#### Data excerpt:
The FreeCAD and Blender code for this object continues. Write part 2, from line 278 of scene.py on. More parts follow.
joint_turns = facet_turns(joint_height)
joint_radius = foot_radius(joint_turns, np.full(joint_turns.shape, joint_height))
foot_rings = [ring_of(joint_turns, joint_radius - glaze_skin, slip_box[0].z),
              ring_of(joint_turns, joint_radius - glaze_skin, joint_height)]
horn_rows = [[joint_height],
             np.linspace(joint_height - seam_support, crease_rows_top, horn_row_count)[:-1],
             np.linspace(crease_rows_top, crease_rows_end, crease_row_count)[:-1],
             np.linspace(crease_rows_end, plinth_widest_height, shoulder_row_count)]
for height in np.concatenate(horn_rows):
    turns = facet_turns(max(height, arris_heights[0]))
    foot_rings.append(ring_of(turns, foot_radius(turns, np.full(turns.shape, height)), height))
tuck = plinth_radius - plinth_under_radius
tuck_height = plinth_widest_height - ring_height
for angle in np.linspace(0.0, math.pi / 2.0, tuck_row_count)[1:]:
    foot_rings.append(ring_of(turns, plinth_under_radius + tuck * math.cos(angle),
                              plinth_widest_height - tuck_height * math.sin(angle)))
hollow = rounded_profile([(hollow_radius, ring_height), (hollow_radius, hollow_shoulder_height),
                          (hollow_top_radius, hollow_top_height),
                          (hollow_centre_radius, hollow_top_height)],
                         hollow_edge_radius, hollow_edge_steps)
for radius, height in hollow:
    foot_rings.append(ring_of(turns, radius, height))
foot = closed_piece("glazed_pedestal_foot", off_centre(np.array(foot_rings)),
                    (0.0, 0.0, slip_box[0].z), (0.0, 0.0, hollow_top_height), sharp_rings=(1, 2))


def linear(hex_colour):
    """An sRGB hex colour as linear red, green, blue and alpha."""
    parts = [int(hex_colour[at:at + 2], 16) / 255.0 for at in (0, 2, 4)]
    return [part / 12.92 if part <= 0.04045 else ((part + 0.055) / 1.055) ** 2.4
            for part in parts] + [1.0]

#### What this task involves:
Your task is to reproduce the whole listing exactly.

#### Output of the exercise:
The FreeCAD and Blender code for this object continues. Write part 2, from line 278 of scene.py on. More parts follow.
joint_turns = facet_turns(joint_height)
joint_radius = foot_radius(joint_turns, np.full(joint_turns.shape, joint_height))
foot_rings = [ring_of(joint_turns, joint_radius - glaze_skin, slip_box[0].z),
              ring_of(joint_turns, joint_radius - glaze_skin, joint_height)]
horn_rows = [[joint_height],
             np.linspace(joint_height - seam_support, crease_rows_top, horn_row_count)[:-1],
             np.linspace(crease_rows_top, crease_rows_end, crease_row_count)[:-1],
             np.linspace(crease_rows_end, plinth_widest_height, shoulder_row_count)]
for height in np.concatenate(horn_rows):
    turns = facet_turns(max(height, arris_heights[0]))
    foot_rings.append(ring_of(turns, foot_radius(turns, np.full(turns.shape, height)), height))
tuck = plinth_radius - plinth_under_radius
tuck_height = plinth_widest_height - ring_height
for angle in np.linspace(0.0, math.pi / 2.0, tuck_row_count)[1:]:
    foot_rings.append(ring_of(turns, plinth_under_radius + tuck * math.cos(angle),
                              plinth_widest_height - tuck_height * math.sin(angle)))
hollow = rounded_profile([(hollow_radius, ring_height), (hollow_radius, hollow_shoulder_height),
                          (hollow_top_radius, hollow_top_height),
                          (hollow_centre_radius, hollow_top_height)],
                         hollow_edge_radius, hollow_edge_steps)
for radius, height in hollow:
    foot_rings.append(ring_of(turns, radius, height))
foot = closed_piece("glazed_pedestal_foot", off_centre(np.array(foot_rings)),
                    (0.0, 0.0, slip_box[0].z), (0.0, 0.0, hollow_top_height), sharp_rings=(1, 2))


def linear(hex_colour):
    """An sRGB hex colour as linear red, green, blue and alpha."""
    parts = [int(hex_colour[at:at + 2], 16) / 255.0 for at in (0, 2, 4)]
    return [part / 12.92 if part <= 0.04045 else ((part + 0.055) / 1.055) ** 2.4
            for part in parts] + [1.0]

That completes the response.